How To Freeze Orange Juice
The best way to freeze orange juice is to make sure there is a little room for expansion in the freezer. While not always completely necessary, it is good to leave a little room just in case. You can achieve this by pouring a little juice out or using a different container.
Orange juice does freeze at a slightly slower rate than water because of the sugar. This difference means it could take a little longer to freeze fully. But because freezers vary in their temperature, it is best to take steps to ensure that the container will not expand to the point of exploding.
Different Ways To Store Orange Juice in Your Freezer
There are various ways to freeze orange juice, but the easiest is to pour some juice out of the container before freezing it so that the juice has some room to expand during the freezing process. You can use the same container it came in, which helps save the effort of transferring the juice plus you won’t need another container.
If you do need to use a different container, make sure it’s one that’s freezer safe and airtight. You should fill the container to almost full (leaving some room for expansion) so that there isn’t a lot of excess air left inside.
You can also use an ice cube tray. People like to use ice cube trays to freeze orange juice because it makes for a convenient snack or addition to your favorite beverage. Orange juice ice cubes are fantastic additions to club soda, cocktails, or other drinks for that little extra flavor boost.
Another popular method of freezing orange juice is to pour it into small jars to have individual portions to bring with you when you leave home. If you have children who go to school, this is a perfect beverage to pack in their lunch boxes. It is also great to take with you on a hike or a day at the beach. You can let it slowly thaw out when traveling to your destination, so you do not need to worry about keeping it cold.
(If you’d like to freeze the orange itself, check out my article here.)
How Much Longer Will Orange Juice Last in the Freezer?
One of the main reasons you may want to freeze orange juice is if you are not planning to consume it before it expires. Many people may wonder how long the juice will last if stored in the freezer.
Storing orange juice in the freezer will extend the life of the juice by 3 to 4 months compared to keeping it in the fridge. Fresh squeezed orange juice only lasts a few days while pasteurized and packaged juice lasts just a week or two. However, both can stay drinkable for months if you freeze them.
Because the shelf life of frozen orange juice is so much longer, it makes a lot of sense to freeze this citrus juice if you do not plan on consuming it a few days after you buy it. Even if you plan to drink some of the juice fresh, it may be wise to freeze whatever amount you don’t plan on drinking over the next few days after purchase. You can quickly thaw it if necessary, and it will give you a better chance of not wasting the juice.
My mom has two large orange trees in her back yard and when the oranges are ready to pick, there are literally hundreds of them. One way she enjoys her oranges for months to come is by fresh squeezing them and then freezing the juice.
Health Benefits of Freezing Orange Juice
Another reason you may want to freeze orange juice is that there has been some research done indicating that there may be a correlation between freezing orange juice and extending the health benefits of the product.

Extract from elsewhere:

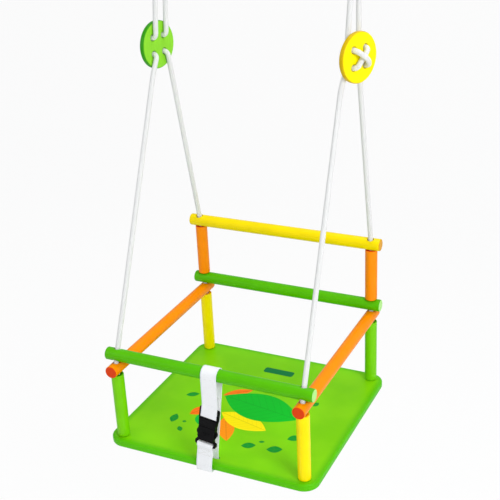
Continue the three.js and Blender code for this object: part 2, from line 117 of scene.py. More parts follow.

Scientists from the University of Seville discovered that when you freeze and thaw out orange juice, carotenoids (a healthy element found in orange juice) break down enough that the human body processes them better.
The extra nutrients absorbed are counterintuitive because some of these antioxidants get lost during freezing. However, the ones that remain are processed by the intestines much better.
This process is called bioaccessibility and is how the body absorbs essential nutrients. The antioxidants make their way into the bloodstream more manageably and thus do the job they are supposed to do more effectively.
These carotenoids convert to vitamin A, a beneficial vitamin for eye health. You can physically see these carotenoids as they are often yellow or orange (in the case of orange juice). The same researchers think that these also benefit the skin against the sun’s harmful rays.
Interesting to think that these sun-kissed fruits help protect us against the sun!
Does Freezing Orange Juice Change the Flavor?
One concern people may have when they freeze orange juice is whether or not it changes the flavor. People may wonder if it will affect the taste or quality of the fluid when they freeze it then thaw it before consumption?
Freezing orange juice should not change the flavor. Assuming you do not leave it in the freezer for too long and it is in a sealed container, the juice will taste just as good after freezing as it did before.
Not only will the orange juice not taste any different, but it may also taste much better than if you left it in the refrigerator. The juice will not have a chance to spoil or ferment from being left in the less cold temperatures of the fridge for too long.
One thing to remember is that the consistency will change a bit in the freezer. So make sure that you stir up or shake your juice after it has thawed. Mixing it will evenly blend the sugar and fruit with the water in the juice.
Furthermore, you should buy juice with less pulp. Using juice with less pulp will help it freeze more consistently, being one consistent texture rather than having multiple pieces of the fruit pulp in the liquid.
You can freeze orange juice as long as you do it correctly. If you follow all of the above-listed steps, you can freeze orange juice with excellent results. And in fact, you may prefer frozen juice from now on as a method to store it.
You can keep the orange juice for much longer without worrying about it spoiling. You can store it in various creative ways, and you can even potentially benefit more from the nutritional components.